Ramos, a son of Peruvian immigrants, said his parents “forced themselves” to speak to his teachers despite it being uncomfortable because they knew it would have a positive impact. He said his parents’ involvement with his schooling had a direct impact on his success in the classroom and his ability to one day become a lawyer.
“I was fortunate to have that, but it doesn’t mean other Latinos’ parents will have the courage [to get involved with schools],” said Ramos, who practices consumer law in Farmers Branch at a law firm he founded. “I feel it would facilitate [Latino parent participation] if [Carrollton-Farmers Branch] had a more diverse school board.”
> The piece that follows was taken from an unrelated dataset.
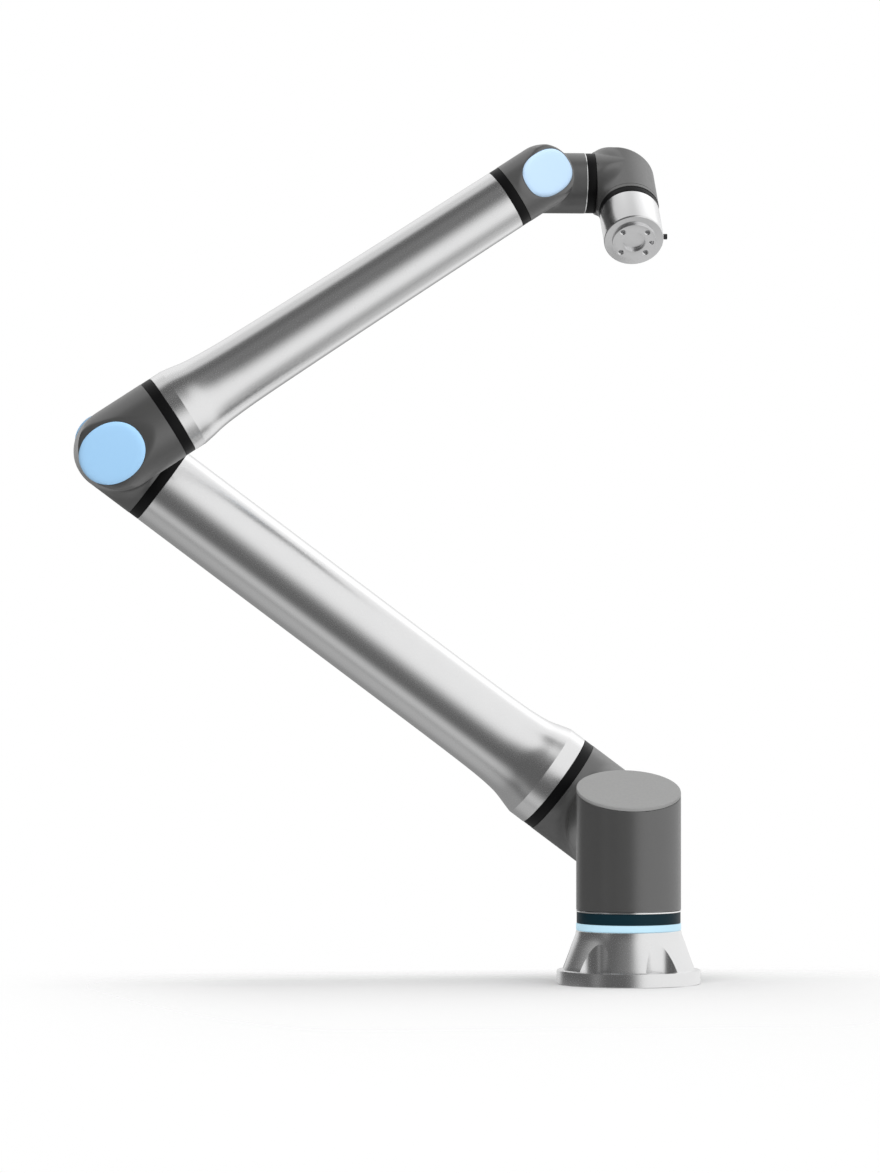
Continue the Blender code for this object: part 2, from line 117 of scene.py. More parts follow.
# ---- Materials
class Shade:
    """A small helper that wires one procedural material."""

    def __init__(self, name):
        self.material = bpy.data.materials.new(name)
        self.material.use_nodes = True
        self.tree = self.material.node_tree
        self.shader = self.tree.nodes["Principled BSDF"]
        self.place = self.add("ShaderNodeTexCoord").outputs["Object"]

    def add(self, kind, **values):
        node = self.tree.nodes.new(kind)
        for key, value in values.items():
            if key in node.inputs:
                node.inputs[key].default_value = value
            else:
                setattr(node, key, value)
        return node

    def link(self, start, end):
        self.tree.links.new(start, end)

    def noise(self, scale, detail=2.0, stretch=None):
        node = self.add("ShaderNodeTexNoise", Scale=scale, Detail=detail)
        place = self.place
        if stretch:
            mapping = self.add("ShaderNodeMapping", Scale=stretch)
            self.link(place, mapping.inputs["Vector"])
            place = mapping.outputs["Vector"]
        self.link(place, node.inputs["Vector"])
        return node.outputs["Fac"]

    def between(self, factor, low, high, start=0.3, end=0.7):
        node = self.add("ShaderNodeMapRange")
        node.inputs["From Min"].default_value = start
        node.inputs["From Max"].default_value = end
        node.inputs["To Min"].default_value = low
        node.inputs["To Max"].default_value = high
        self.link(factor, node.inputs["Value"])
        return node.outputs["Result"]

    def tint(self, factor, first, second):
        node = self.add("ShaderNodeMix", data_type="RGBA")
        node.inputs["A"].default_value = (*first, 1)
        node.inputs["B"].default_value = (*second, 1)
        for socket in node.inputs:
            if socket.name == "A" and socket.type == "RGBA":
                socket.default_value = (*first, 1)
            if socket.name == "B" and socket.type == "RGBA":
                socket.default_value = (*second, 1)
        self.link(factor, node.inputs["Factor"])
        result = [socket for socket in node.outputs if socket.type == "RGBA"][0]
        self.link(result, self.shader.inputs["Base Color"])

    def bump(self, height, distance, strength=1.0):
        node = self.add("ShaderNodeBump", Strength=strength, Distance=distance)
        self.link(height, node.inputs["Height"])
        self.link(node.outputs["Normal"], self.shader.inputs["Normal"])

    def set(self, **values):
        for key, value in values.items():
            self.shader.inputs[key.replace("_", " ")].default_value = value
        return self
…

Ramos knew to call the Brewer firm for help because they worked together in another tense legal battle against the City of Farmers Branch to eliminate a city ordinance that was found unconstitutional. The ordinance sought to ban landlords from renting out apartments and houses to illegal immigrants.
A Dallas federal court banned the ordinance from going into effect, and the ruling survived in both the U.S. Court of Appeals for the Fifth Circuit and the U.S. Supreme Court when the city tried to appeal the decision.
Manuel Benavidez, who served as the lead plaintiff in the Irving litigation, said he had been trying for years to reform the city’s election system by the time the Brewer Storefront stepped in to help.
“I couldn’t find anybody who would take me seriously,” said Benavidez, who unsuccessfully ran for the Irving school board three times. “When I talked to [the firm], everything opened up.”
When asked what would have happened if the Brewer firm had not come forward to represent him in the litigation, Benavidez said, “Nothing. A big zero. It’s as simple as that, a big zero.”